Direction: Set down, exactly as written, only the lines starting with the one that holds "Keep writing the" and ending with the one that holds "return bars".
begin Supplied information
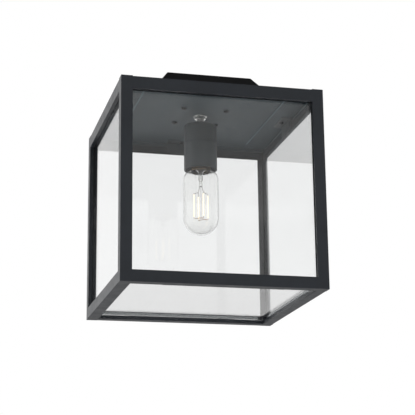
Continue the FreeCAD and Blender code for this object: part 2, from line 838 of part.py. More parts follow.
end Supplied information
begin Supplied information
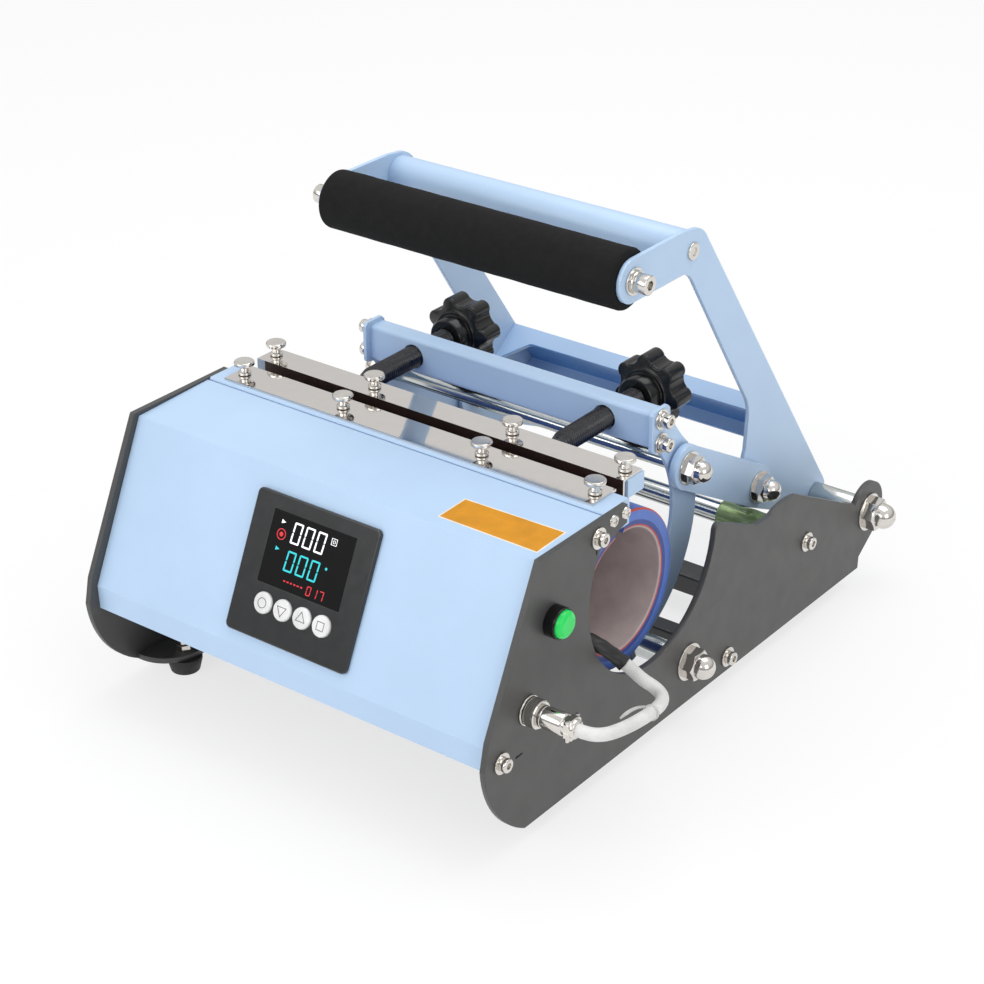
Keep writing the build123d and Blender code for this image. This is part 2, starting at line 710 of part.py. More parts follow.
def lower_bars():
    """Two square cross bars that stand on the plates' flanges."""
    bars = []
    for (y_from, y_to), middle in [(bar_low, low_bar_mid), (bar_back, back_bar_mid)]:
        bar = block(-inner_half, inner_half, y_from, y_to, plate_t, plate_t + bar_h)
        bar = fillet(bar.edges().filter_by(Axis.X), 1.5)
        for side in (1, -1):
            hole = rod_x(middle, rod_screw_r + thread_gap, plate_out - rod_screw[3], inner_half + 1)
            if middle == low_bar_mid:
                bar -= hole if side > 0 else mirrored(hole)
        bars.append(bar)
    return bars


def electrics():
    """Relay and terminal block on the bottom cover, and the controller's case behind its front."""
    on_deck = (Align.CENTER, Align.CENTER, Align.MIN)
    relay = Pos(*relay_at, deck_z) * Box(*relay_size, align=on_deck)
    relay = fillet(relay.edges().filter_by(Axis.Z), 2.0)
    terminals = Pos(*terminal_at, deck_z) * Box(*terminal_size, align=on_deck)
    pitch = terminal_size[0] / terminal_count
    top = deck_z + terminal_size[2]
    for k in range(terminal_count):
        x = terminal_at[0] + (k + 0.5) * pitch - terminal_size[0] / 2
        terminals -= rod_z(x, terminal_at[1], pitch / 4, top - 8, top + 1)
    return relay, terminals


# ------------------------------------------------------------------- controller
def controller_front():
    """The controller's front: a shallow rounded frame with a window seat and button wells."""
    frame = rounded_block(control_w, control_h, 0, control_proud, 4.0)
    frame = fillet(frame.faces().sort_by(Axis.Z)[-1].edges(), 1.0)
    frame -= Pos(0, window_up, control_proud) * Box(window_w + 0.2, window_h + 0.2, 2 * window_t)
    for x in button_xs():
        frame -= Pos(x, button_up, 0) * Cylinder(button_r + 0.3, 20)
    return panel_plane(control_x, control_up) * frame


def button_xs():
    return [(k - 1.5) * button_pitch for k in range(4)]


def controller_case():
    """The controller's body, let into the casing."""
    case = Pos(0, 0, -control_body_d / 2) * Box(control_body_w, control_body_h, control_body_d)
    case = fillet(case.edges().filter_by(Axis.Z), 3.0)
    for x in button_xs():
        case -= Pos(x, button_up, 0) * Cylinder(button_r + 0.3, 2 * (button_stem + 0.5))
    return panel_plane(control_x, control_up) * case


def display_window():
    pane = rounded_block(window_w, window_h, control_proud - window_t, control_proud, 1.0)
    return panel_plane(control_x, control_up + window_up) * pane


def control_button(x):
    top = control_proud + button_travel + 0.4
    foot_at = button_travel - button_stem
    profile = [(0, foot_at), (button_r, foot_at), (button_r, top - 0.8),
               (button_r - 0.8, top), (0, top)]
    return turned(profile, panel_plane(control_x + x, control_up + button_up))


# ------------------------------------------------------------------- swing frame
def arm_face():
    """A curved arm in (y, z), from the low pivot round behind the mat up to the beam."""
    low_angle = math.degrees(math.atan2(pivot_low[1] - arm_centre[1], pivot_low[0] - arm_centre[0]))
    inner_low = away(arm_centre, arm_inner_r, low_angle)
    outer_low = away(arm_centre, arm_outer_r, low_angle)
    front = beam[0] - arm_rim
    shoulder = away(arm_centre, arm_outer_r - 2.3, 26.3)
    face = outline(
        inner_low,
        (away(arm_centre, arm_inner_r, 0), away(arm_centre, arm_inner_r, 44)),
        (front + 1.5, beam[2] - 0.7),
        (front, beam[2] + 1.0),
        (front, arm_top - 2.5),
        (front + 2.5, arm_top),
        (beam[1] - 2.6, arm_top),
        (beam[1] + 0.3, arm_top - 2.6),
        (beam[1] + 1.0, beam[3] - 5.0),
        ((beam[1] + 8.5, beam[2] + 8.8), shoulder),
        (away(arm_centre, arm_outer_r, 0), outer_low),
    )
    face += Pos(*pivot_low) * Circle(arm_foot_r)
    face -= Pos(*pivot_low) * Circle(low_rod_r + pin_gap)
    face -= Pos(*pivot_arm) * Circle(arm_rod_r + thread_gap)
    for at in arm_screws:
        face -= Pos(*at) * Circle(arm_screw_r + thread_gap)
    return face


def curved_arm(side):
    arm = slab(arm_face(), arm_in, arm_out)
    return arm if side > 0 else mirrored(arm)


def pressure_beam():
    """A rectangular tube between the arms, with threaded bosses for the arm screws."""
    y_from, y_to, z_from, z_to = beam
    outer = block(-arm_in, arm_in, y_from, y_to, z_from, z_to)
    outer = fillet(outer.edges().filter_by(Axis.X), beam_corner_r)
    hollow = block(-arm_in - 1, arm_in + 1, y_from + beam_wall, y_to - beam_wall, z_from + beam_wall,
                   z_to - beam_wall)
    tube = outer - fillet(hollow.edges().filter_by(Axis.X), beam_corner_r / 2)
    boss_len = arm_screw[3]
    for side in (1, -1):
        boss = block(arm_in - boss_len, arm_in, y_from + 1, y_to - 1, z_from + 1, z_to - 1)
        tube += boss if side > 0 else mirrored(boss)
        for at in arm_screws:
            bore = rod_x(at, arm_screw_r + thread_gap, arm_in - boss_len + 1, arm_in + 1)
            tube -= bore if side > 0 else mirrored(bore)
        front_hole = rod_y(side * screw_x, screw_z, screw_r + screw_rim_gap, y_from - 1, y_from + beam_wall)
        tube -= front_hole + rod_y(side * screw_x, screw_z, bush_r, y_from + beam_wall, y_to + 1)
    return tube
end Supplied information
Task output:
Keep writing the build123d and Blender code for this image. This is part 2, starting at line 710 of part.py. More parts follow.
def lower_bars():
    """Two square cross bars that stand on the plates' flanges."""
    bars = []
    for (y_from, y_to), middle in [(bar_low, low_bar_mid), (bar_back, back_bar_mid)]:
        bar = block(-inner_half, inner_half, y_from, y_to, plate_t, plate_t + bar_h)
        bar = fillet(bar.edges().filter_by(Axis.X), 1.5)
        for side in (1, -1):
            hole = rod_x(middle, rod_screw_r + thread_gap, plate_out - rod_screw[3], inner_half + 1)
            if middle == low_bar_mid:
                bar -= hole if side > 0 else mirrored(hole)
        bars.append(bar)
    return bars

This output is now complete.